VBOX GPS data logging products vary from the 10 Hz VBOX Mini, a rugged unit for simple testing to the VBOX 3i which logs at a 100 Hz, and which forms the basis of the VBOX Advanced driver-assistance systems testing packages. Differential GPS and RTK (Real Time Kinematic) solutions allow for high positional accuracy, and inertial measurement unit integration increases the testing scope further. VBOX systems are employed in many types of testing: automotive, marine, open-cast mining, motorsport, aviation, and collision forensics.

VBOX Speed Sensors provide high accuracy speed signals at between 5 Hz and 100 Hz for those that require speed, position, braking distance, or acceleration data without the need for internal logging. VBOX Speed Sensors connect via CAN, digital, or analogue interface to a third-party data logging equipment. All Speed Sensors are compatible with a DGPS Base Station for increased positional accuracy, and the dual antenna variant adds slip and pitch/roll output at 100 Hz.

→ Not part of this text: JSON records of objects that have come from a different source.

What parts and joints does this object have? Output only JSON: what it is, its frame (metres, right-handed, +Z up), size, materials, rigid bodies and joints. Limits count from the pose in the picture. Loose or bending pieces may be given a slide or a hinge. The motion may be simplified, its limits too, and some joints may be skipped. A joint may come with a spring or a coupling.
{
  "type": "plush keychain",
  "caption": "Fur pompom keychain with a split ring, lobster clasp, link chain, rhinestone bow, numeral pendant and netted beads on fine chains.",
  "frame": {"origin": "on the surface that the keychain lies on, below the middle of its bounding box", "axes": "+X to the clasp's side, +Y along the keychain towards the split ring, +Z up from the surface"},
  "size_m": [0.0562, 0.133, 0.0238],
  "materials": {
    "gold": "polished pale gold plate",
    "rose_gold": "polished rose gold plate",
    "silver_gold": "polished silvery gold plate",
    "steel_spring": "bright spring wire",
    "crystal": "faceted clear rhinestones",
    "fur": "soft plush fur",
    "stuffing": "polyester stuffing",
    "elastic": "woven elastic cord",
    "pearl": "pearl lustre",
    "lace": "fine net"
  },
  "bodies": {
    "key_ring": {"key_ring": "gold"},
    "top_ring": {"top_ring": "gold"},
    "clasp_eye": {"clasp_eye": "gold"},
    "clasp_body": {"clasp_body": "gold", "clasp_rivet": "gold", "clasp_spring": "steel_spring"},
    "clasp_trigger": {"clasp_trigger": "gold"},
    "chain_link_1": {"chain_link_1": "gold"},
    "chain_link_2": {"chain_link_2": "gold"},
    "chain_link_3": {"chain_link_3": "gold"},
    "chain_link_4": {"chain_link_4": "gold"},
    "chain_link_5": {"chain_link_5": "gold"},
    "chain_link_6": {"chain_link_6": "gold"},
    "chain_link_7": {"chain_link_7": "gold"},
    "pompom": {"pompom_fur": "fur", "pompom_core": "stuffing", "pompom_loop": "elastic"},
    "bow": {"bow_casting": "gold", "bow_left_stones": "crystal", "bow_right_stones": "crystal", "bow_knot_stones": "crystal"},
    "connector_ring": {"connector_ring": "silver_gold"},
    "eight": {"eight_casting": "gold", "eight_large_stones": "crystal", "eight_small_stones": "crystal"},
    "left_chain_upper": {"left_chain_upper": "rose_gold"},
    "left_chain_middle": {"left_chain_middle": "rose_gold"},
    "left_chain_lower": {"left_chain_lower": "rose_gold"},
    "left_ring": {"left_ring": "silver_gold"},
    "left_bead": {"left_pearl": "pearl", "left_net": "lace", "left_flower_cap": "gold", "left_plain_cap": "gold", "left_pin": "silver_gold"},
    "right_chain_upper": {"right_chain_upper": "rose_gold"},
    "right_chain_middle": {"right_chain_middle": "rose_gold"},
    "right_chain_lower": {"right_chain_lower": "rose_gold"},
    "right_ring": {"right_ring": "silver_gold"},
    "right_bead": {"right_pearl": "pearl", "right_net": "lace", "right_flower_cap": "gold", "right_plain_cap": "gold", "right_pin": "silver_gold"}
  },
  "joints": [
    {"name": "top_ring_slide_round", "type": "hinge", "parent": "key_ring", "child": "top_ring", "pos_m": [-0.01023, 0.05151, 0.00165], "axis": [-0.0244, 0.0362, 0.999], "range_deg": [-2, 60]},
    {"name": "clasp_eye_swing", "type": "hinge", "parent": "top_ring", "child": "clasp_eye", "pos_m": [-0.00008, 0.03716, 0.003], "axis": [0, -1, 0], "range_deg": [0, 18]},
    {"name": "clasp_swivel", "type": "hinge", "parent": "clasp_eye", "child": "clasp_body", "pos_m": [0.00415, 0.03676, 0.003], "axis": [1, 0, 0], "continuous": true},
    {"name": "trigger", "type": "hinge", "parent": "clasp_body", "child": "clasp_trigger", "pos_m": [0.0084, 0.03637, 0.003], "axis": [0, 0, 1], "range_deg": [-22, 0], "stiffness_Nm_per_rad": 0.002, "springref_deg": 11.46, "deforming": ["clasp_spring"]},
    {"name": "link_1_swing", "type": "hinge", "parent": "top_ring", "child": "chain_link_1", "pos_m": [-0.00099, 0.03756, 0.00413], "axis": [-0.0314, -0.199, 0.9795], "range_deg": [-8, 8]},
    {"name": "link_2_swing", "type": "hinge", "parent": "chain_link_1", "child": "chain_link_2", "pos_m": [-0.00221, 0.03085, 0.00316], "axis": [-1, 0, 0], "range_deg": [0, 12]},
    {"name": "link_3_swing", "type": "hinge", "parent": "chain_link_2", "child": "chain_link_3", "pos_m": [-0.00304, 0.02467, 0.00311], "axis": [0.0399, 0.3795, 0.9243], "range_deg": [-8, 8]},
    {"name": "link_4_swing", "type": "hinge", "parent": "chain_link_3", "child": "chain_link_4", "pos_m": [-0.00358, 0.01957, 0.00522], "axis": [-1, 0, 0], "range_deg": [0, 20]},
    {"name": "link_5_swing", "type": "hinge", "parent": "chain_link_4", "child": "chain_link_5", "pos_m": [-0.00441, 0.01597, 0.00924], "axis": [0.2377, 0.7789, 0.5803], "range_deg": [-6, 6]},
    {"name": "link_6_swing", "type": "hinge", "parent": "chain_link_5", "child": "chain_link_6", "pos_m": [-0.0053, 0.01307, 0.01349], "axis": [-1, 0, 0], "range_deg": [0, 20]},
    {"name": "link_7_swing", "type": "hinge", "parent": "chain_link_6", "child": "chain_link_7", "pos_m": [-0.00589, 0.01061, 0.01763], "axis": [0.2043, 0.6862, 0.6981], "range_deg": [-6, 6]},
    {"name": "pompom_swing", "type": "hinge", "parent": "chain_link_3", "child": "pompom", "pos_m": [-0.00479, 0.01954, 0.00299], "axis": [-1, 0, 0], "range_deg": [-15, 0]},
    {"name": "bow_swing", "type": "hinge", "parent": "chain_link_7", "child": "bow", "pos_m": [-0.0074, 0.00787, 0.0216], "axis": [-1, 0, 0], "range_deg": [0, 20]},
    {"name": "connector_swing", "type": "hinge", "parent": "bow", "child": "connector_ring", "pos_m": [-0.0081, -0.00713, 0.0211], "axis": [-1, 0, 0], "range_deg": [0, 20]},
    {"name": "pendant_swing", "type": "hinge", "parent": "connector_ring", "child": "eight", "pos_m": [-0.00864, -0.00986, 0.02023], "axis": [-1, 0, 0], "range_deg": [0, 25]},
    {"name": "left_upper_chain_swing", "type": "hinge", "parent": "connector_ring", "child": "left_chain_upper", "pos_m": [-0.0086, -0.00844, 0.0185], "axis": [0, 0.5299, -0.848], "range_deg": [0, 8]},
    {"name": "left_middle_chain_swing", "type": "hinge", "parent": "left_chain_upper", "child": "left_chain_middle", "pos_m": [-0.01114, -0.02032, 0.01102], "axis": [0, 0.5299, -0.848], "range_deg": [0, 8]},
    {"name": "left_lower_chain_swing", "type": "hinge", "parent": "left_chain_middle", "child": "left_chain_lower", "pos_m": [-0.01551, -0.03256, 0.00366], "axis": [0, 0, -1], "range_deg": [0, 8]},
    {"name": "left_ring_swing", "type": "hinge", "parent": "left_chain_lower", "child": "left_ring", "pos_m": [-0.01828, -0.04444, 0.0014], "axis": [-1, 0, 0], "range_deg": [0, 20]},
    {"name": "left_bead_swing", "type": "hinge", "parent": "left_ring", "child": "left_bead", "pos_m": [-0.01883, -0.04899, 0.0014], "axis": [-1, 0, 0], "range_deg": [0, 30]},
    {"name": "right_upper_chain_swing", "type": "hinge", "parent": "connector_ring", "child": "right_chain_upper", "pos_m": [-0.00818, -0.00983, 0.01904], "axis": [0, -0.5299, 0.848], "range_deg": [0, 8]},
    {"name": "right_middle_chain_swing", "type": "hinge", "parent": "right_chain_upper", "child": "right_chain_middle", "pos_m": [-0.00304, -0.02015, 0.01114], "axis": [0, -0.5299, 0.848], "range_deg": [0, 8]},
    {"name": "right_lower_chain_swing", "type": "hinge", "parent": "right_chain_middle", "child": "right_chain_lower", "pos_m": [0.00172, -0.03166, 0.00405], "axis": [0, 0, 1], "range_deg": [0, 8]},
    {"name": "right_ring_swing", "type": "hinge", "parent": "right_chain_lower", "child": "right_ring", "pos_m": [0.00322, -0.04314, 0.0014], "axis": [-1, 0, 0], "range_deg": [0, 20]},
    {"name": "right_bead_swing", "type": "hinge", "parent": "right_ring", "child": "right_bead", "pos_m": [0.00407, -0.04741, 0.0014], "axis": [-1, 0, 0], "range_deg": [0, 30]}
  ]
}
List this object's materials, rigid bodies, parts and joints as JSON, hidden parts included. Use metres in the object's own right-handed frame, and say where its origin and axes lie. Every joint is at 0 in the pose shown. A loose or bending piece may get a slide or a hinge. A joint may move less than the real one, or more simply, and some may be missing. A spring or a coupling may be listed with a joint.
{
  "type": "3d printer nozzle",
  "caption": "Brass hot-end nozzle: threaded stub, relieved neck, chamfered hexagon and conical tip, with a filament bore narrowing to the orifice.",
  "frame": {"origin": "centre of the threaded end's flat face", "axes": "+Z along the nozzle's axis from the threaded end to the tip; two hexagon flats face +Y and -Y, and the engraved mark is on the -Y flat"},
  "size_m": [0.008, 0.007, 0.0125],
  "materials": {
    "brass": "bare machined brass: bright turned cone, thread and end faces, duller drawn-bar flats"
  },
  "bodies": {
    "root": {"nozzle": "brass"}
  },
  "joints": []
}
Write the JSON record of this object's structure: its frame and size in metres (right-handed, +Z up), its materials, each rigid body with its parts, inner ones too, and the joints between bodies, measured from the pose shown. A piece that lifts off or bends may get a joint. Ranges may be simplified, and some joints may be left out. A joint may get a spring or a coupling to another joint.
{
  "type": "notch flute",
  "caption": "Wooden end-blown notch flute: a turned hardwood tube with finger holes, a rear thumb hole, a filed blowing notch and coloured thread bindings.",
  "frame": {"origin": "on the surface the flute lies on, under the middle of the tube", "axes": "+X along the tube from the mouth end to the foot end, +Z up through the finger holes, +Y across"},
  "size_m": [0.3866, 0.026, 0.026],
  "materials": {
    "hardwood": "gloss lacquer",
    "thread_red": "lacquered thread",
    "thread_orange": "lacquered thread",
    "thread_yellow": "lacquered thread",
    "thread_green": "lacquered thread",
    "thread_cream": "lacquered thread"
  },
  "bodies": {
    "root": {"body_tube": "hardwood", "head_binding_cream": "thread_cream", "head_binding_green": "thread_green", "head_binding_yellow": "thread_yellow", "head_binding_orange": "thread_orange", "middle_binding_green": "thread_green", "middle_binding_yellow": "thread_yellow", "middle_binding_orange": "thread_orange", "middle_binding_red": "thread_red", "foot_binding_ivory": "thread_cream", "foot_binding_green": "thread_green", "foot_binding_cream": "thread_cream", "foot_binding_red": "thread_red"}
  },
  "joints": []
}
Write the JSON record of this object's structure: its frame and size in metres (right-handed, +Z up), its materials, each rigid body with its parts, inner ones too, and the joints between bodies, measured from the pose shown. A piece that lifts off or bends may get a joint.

RACELOGIC video systems combine a digital video recorder with camera and stereo audio inputs, a real-time graphic overlay, and a GPS data logger. As well as capturing GPS and CAN data in the same way as a standard VBOX data logger, video systems like the VBOX Video HD2 also record GPS time synchronised video. This footage can be enhanced with a fully customisable data driven graphic overlay, allowing you to add bar graphs, rotary gauges, text elements, pictures and track maps, showing parameters such as G-force, speed, split times, lap times, etc.

LabSat 3 GNSS simulator gives the ability to record and replay real RF data from up to three satellite systems (GPS, GLONASS and BeiDou) simultaneously. LabSat also integrates with the Video VBOX to record and playback videos, which is synchronised with the GPS data, allowing the user to see the exact conditions experienced during the GPS recording. LabSat recording works with almost any kind of GNSS, including survey grade engines. With high fidelity 2 or 4 bit sampling, LabSat is intended for testing GPS receiver sensitivity.

LabSat 3 Wideband is a GPS simulator with a 56 MHz bandwidth, allowing multiple GNSS signals to be recorded, replayed and simulated. Multiple signals from GPS, GLONASS, BeiDou and Galileo can also be simulated using the RACELOGIC SatGen software.

Performance Box Touch is the successor to the original RACELOGIC PerformanceBox which can be considered to be the first performance meter and became an industry standard. Performance Box Touch is a based performance meter with colour touch screen that allows you to measure G-forces, speed, lap & split times, 0-60, 0–100, braking distance and many more.

VBOX Indoor Positioning System is a UWB and Inertial based position and velocity measurement system designed to be a direct replacement for GPS when testing vehicles indoors. It also has uses in other industries where access to GNSS satellites is not possible. It is different to most UWB solutions in that the positional accuracy is 2–3 cm with an update rate of 100 Hz.